Another contributing factor could be the wider application of PCR with regard to Legionella species in hospital laboratories nationwide, causing higher detection rates. Formerly incidence rates depended on the availability of appropriate laboratory techniques and skilled employees for analysis. In Scotland, where several outbreaks of L. longbeachae were recorded, researchers also described underdetection of these infections.5,14 Current diagnostics like the urine antigen test are useful to detect L. pneumophila serogroup 1, but are not suitable for non-pneumophila Legionella species.15 Whereas bacterial culture remains the golden standard for confirmation of Legionella’s disease is,3,10 this technique requires specialized laboratory media as overgrowth with competing flora is a common problem.5,15 As illustrated by both of our cases the cultures remained ‘false’ negative, confirming that PCR is an essential test for the diagnosis.
In conclusion, L. longbeachae is a sporadically emerging pathogen with a severe course of disease. Over the past decade the number of reports on L. longbeachae has increased markedly across Europe. Timing of diagnosis and targeted therapy influences the severity and course of the disease. Recommended antibiotic treatment for L. longbeachae (like pneumonia with (suspected) atypical bacteria in general and Legionella specifically) are fluoroquinolones like ciprofloxacin. Physicians and guideline committees, like the Dutch SWAB-guidelines committee,16 have adopted the concept of using the ‘severity of illness’ at the time of clinical presentation (based on validated scoring systems like CURB-65 and Pneumonia Severity Index (PSI), and the need for ICU admission) in order to choose the type of empirical antimicrobial in community acquired pneumonia (CAP). In category IV (severe CAP with ICU admission) it is always recommended to empirically cover S. pneumoniae, Legionella species and Gram-negative bacteria.16 
It is difficult to predict atypical bacteria being the cause of CAP based on presentation, signs and symptoms of CAP, medical history, physical examination and laboratory results.17 We recommend extending the medical interview on admission routinely from inquiring after travel abroad and visits to swimming pools and sauna’s to questions on recent gardening activity and exposure to gardening soil.
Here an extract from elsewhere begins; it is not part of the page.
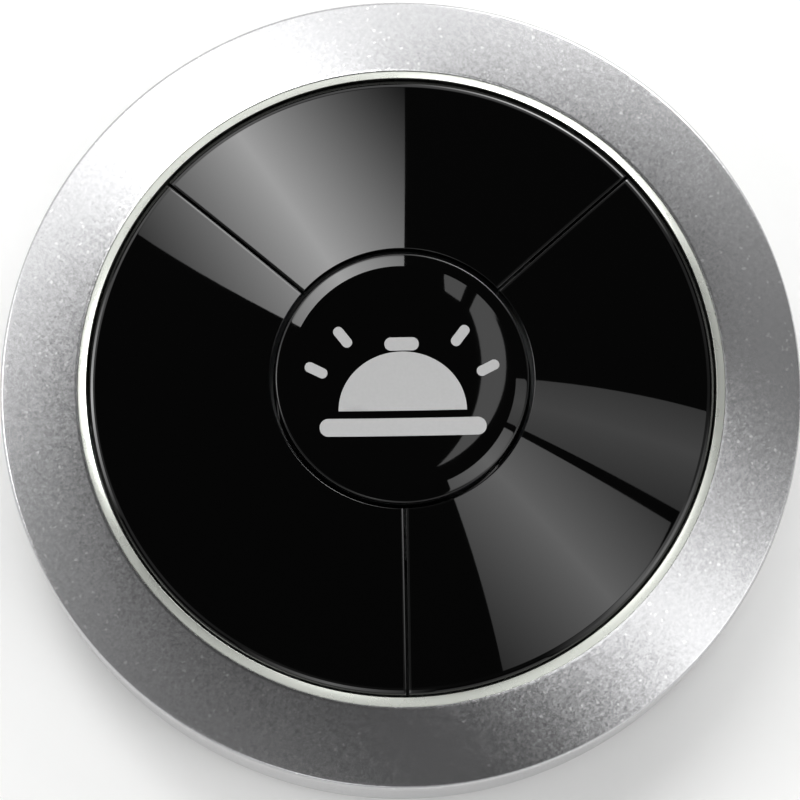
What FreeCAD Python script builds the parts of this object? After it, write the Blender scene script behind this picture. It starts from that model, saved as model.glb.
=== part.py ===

We also recommend the early usage of rapid and sensitive PCR techniques on non-pneumophila Legionella species in patients with severe and treatment-resistant pneumonia, especially in the presence of risk factors like recent exposure to gardening soils. This way, the diagnostic process may be instrumental in improving things; more awareness among diagnosing clinicians and laboratory staff of non-pneumophila Legionella species is necessary to reduce underdiagnoses and associated risks.


All authors declare no conflict of interest. No funding or financial support was received.